The statement elicited sympathy from many Zimbabweans who have since
2000 seen a systematic erosion of the democratic process by Zanu PF.
Allegations of violence, intimidation, ballot-stuffing, gerrymandering and
appointment of suborned electoral officers have fortified the resolve of
those who believe in boycott as a means of political expression.
The courts have also moved at a glacial pace in dealing with electoral
cases that were filed by the opposition to contest Zanu PF victories in the
2000 general election. Tsvangirai is still seeking relief in the courts for
what he believes was a stolen presidential election in 2002.
We have previously questioned the wisdom of the boycott tactic. Not
only that, we have also doubted whether Tsvangirai's resolve will hold.
Our worst fears of a vacillating leader were confirmed last week when
his faction participated in local government elections, fielding candidates
parallel to the Gibson Sibanda camp.
The two MDC factions fielded candidates in Chitungwiza ward 20 and in
St Mary's where they lost to Zanu PF in a poorly-contested poll.
Tsvangirai's camp also lost in Kariba ward 6 but won in Zvishavane
But what did the poll serve to portray about the opposition other than
public disgust at its fractiousness and the loss of confidence in the
electoral process by urban dwellers?
It only gets worse when so-called leaders confuse the electorate.
Those who heeded the call not to participate in the senate polls were last
weekend being asked to vote in ward polls. We did not hear the explanation
for this volte-face by Tsvangirai.
Politicians taking strong positions on issues expose themselves to
criticism if they are not consistent. Tsvangirai, by allowing members of his
faction to participate in the council polls, simply drove a coach and horses
through his rallying point against the senatorial election - that is that
the results are predetermined. The council polls are still run by the same
Zimbabwe Electoral Commission whose competence and impartiality the MDC has
Participating in the polls and losing to Zanu PF gives the ruling
party an opportunity to brag about its democratic credentials and its
legitimacy. Most importantly, how would winning council polls further the
fight for democracy and change? In short, nothing has changed since October
for Tsvangirai to participate in the poll.

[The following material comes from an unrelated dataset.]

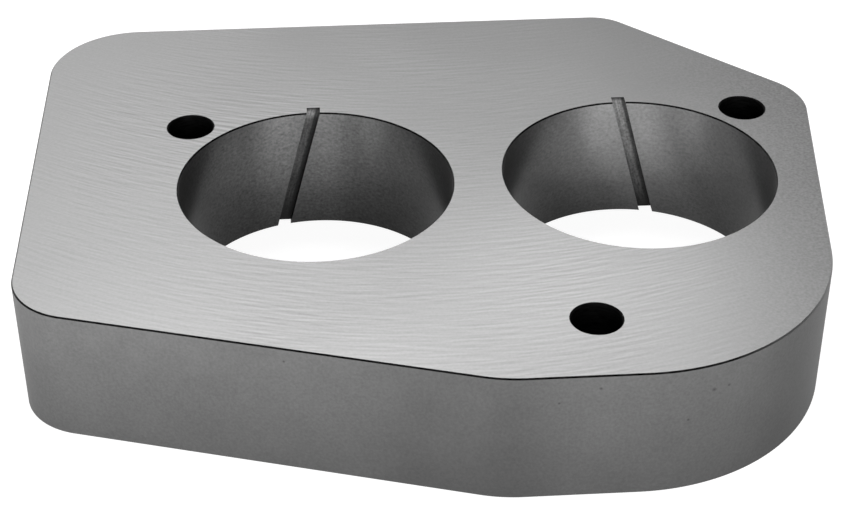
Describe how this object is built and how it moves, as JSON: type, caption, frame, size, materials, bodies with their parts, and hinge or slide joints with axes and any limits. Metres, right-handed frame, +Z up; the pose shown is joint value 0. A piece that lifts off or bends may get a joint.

What made Tsvangirai's decision more puzzling is the fact that the
elections came on the back of a sustained onslaught by Local Government
minister Ignatious Chombo against local authorities by suspending elected
opposition mayors and councillors and appointing Zanu PF commissioners to
run councils. Elected councillors in urban areas stay in office at the will
of Chombo. They can be dismissed any time. In all this, the opposition has
been deafeningly silent.
If Tsvangirai is a disciple of the politics of boycott, this was an
opportunity for him to send a message to Chombo that he abhors his intrusion
in local governance.
The lack of consistency exposes the leadership weaknesses of
Tsvangirai which must be mended if he is to retain his 2002 standing as a
national leader. Time is running out for him to do that and his flip-flop is
a slap in the face for the millions that voted for the opposition in 2000
and for him in 2002.
We want to hear from Tsvangirai if his boycott stance has exceptions
as was demonstrated last week with local government polls. If the plan was
to prove to his rivals that he still commands massive support, the
experiment was a self-evident disaster and hugely damaging. Zanu PF likes
nothing better than to claim electoral support where it obviously has none.
What would Tsvangirai do, if for some strange reason President Mugabe
were to call for an early presidential poll? Does he know? What will he do
in 2008 or 2010?
Meanwhile, the MDC leader's entirely justified criticism of Zanu PF's
manipulation of the Sadc protocol on elections has been lost in the
confusion he has sown in the process of self-destruction.